Current funding for the federal government expires Sept. 30. If lawmakers and the president cannot agree on legislation to extend federal spending, most federal agencies will shut down until both chambers of Congress can pass and President Joe Biden can sign new spending legislation.
For now, the key holdup is the House, where Speaker Kevin McCarthy, R-Calif., is trying, so far unsuccessfully, to get his conference’s conservative and moderate wings to support a funding bill the Senate can approve and Biden can sign.
Much government activity would stop during a shutdown, and the fate of Social Security checks — a lifeline for many older Americans — is top of mind for many people.

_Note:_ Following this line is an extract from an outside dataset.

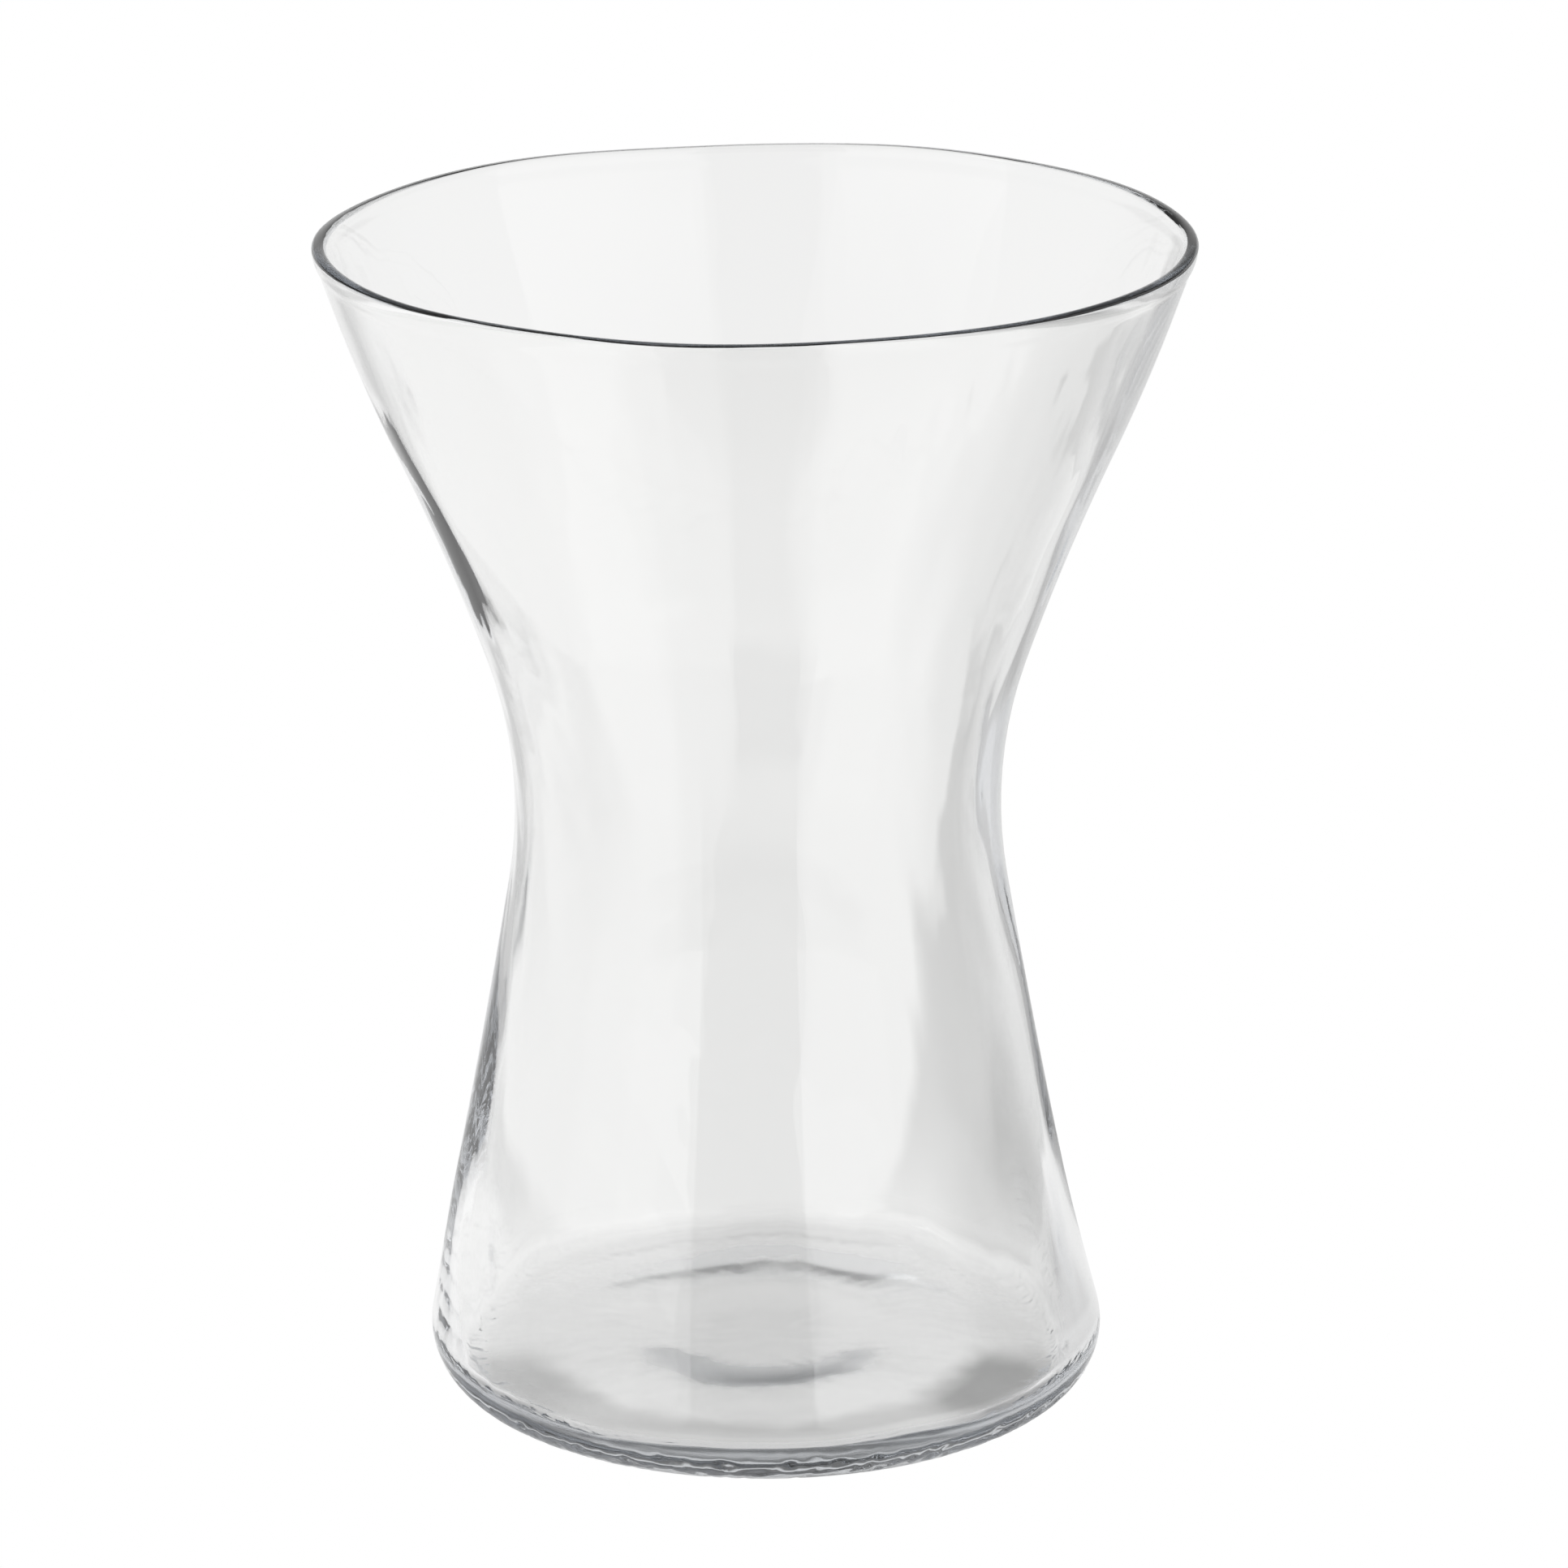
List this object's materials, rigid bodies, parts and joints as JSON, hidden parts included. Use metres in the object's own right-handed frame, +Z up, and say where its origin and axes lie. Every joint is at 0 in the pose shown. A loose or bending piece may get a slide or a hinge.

In a Sep. 24 post on X, Rep. Melanie Stansbury, D-N.M., wrote, "If the government shuts down, millions of Americans will be affected. Social security checks won’t go out. Federal workers won’t get paid. Active-duty military members won’t get paid either. The GOP needs to stop playing with people’s lives."
Although parts of Stansbury’s post were correct — a government shutdown would mean that federal workers and active-duty servicemembers aren’t paid until the government reopens — the prediction about Social Security checks being halted does not align with past practices. (Stansbury later deleted the post.)
Social Security is a mandatory program supported by a trust fund, so the money to pay Social Security benefits is ready to be spent without Congress’ formal approval. However, the Social Security Administration employees who cut the checks and stuff the envelopes are paid through appropriated funds, meaning they would be at risk of being furloughed during a shutdown.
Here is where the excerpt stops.